Proof. Assume towards a contradiction that the claim fails. Consider the linear operator $$ T : F_1 \to F_2, x \mapsto x \, . $$ I claim that $T$ has closed graph. Indeed, let $(x_n, y_n)_{n \in \mathbb{N}} \subset \mathrm{graph}(T) \subset F_1 \times F_2$ be a sequence in the graph of $T$, with $(x_n, y_n) \to (x,y) \in F_1 \times F_2$. Since $(x_n, y_n) \in \mathrm{graph}(T)$, we have $x_n = y_n$ for all $n \in \mathbb{N}$, and thus $\|x_n - x\| \to 0$ and $|x_n - y| = |y_n - y| \to 0$. Since we assume that the claim is false, we must have $x = y$, and thus $(x,y) \in \mathrm{graph}(T)$, as desired.
By the closed graph theorem, $T$ is thus a bounded linear operator. Clearly, $T$ is bijective, so that $T^{-1}$ is also a bounded operator, by the bounded inverse theorem. Since $T$ and $T^{-1}$ are bounded, the norms $\|\cdot\|$ and $|\cdot|$ are equivalent, contradicting our assumption that they are not.$\square$
Given a sequence $(x_n)_{n \in \mathbb{N}}$ and $x,y$ as provided by the lemma, we can now construct the map $g$. First, define $$ f_1 : (-1,1) \to F_1, t \mapsto \begin{cases} x_{n+1} + \frac{|t| - (n+1)^{-1}}{n^{-1} - (n+1)^{-1}} \cdot (x_n - x_{n+1}), & \text{if } |t| \in [(n+1)^{-1}, n^{-1}) \text{ for some } n \in \mathbb{N}, \\ x, & \text{if } t = 0 \, . \end{cases} $$ It is not hard to check that $f_1$ is continuous (but in fact, we will not even need this). Furthermore, for $|t| \in [(n+1)^{-1}, n^{-1})$, we have $\gamma := \frac{|t| - (n+1)^{-1}}{n^{-1} - (n+1)^{-1}} \in [0,1]$ and thus $$ \|f_1 (t) - f_1(0)\| = \| \gamma \cdot (x_n - x) + (1-\gamma) \cdot (x_{n+1} - x) \| \leq \max \{ \|x_n - x\| , \|x - x_{n+1}\| \} \, , $$ which goes to zero as $t \to 0$, since then $n \to \infty$. Thus, $g_1$ is continuous at $0$. In exactly the same way, one sees that $$ f_2 : (-1,1) \to F_2 , t \mapsto \begin{cases} x_{n+1} + \frac{|t| - (n+1)^{-1}}{n^{-1} - (n+1)^{-1}} \cdot (x_n - x_{n+1}), & \text{if } |t| \in [(n+1)^{-1}, n^{-1}) \text{ for some } n \in \mathbb{N}, \\ y, & \text{if } t = 0 \end{cases} $$ is continuous at $0$.

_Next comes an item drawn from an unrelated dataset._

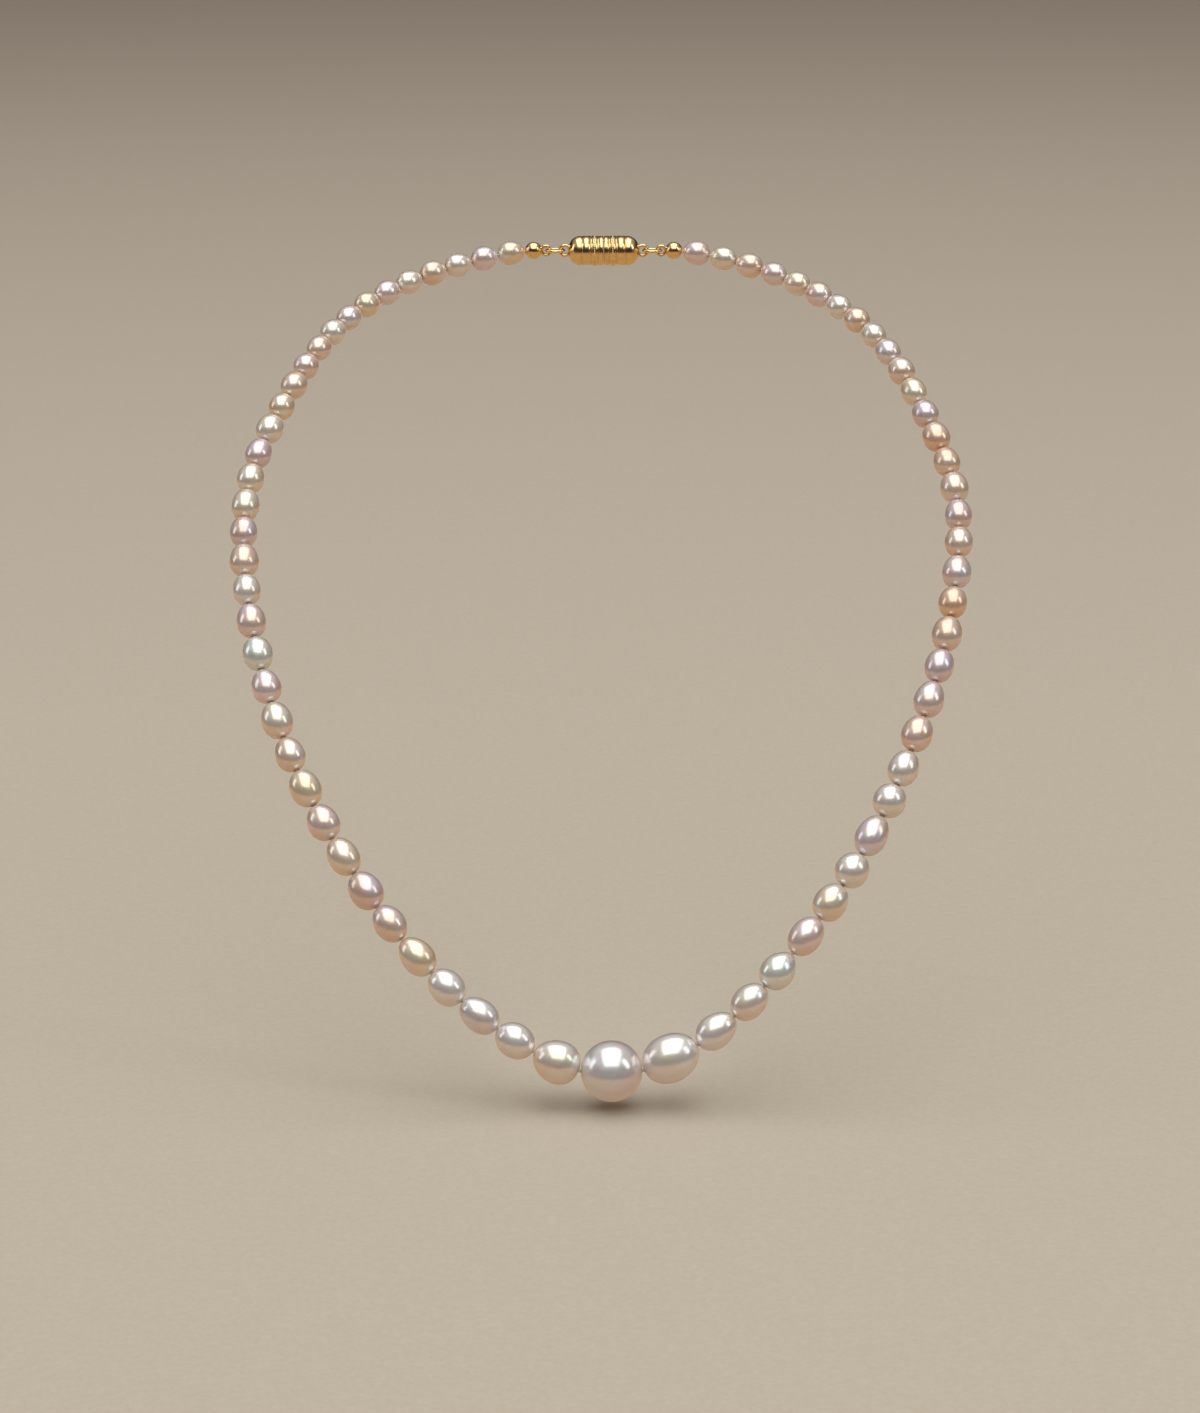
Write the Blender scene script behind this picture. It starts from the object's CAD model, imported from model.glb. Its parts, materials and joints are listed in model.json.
"""Looks of the pearl necklace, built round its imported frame.

Every length is in metres unless its name ends in _MM. The front faces -Y and +Z is up.
Left and right are as seen from the front, so left is towards -X.
"""

import json
import math
import random

import bmesh
import bpy
from mathutils import Matrix, Vector


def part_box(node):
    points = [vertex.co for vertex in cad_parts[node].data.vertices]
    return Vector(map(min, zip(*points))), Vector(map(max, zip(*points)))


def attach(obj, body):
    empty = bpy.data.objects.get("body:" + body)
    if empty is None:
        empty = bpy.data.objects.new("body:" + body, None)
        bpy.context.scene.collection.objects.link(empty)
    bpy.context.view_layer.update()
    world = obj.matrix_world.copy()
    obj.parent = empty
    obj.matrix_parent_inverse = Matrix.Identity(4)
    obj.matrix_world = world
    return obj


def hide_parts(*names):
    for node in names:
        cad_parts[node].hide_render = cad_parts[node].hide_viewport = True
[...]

Thus, if we define $g_1 : (-1,1) \to F_1, t \mapsto t \cdot f_1 (t)$, then $g_1$ is differentiable at $t = 0$, with $D g_1 (0) = x$, since $$ \lim_{t \to 0} \frac{g_1(t) - g_1 (0)}{t} = \lim_{t \to 0} \frac{t \cdot f_1(t)}{t} = \lim_{t \to 0} f_1 (t) \to f_1 (0) = x \, , $$ with convergence of the limit in $F_1$. In precisely the same way, we see that $g_2 : (-1,1) \to F_2, t \mapsto t \cdot f_2 (t)$ is differentiable at $0$ with $D g_2 (0) = y \neq x$. Finally, note that $g_1 (t) = g_2 (t)$ for all $t \in (-1,1)$; for $t \neq 0$ this is clear and for $t = 0$, we have $g_1 (0) = 0 = g_2 (0)$.$\square$
Remark 1 Above, I committed the usual abuse of notation of identifying an element $x \in F$ of a vector space with the linear map $\mathbb{R} \to F, t \mapsto t \cdot x$.
Remark 2 By slightly modifying the construction (in fact, things get easier), one can show that there is a function $g : (-1,1) \to F$ such that as a map into $F_1$, $g$ is differentiable at $0$, but as a map into $F_2$, it is not.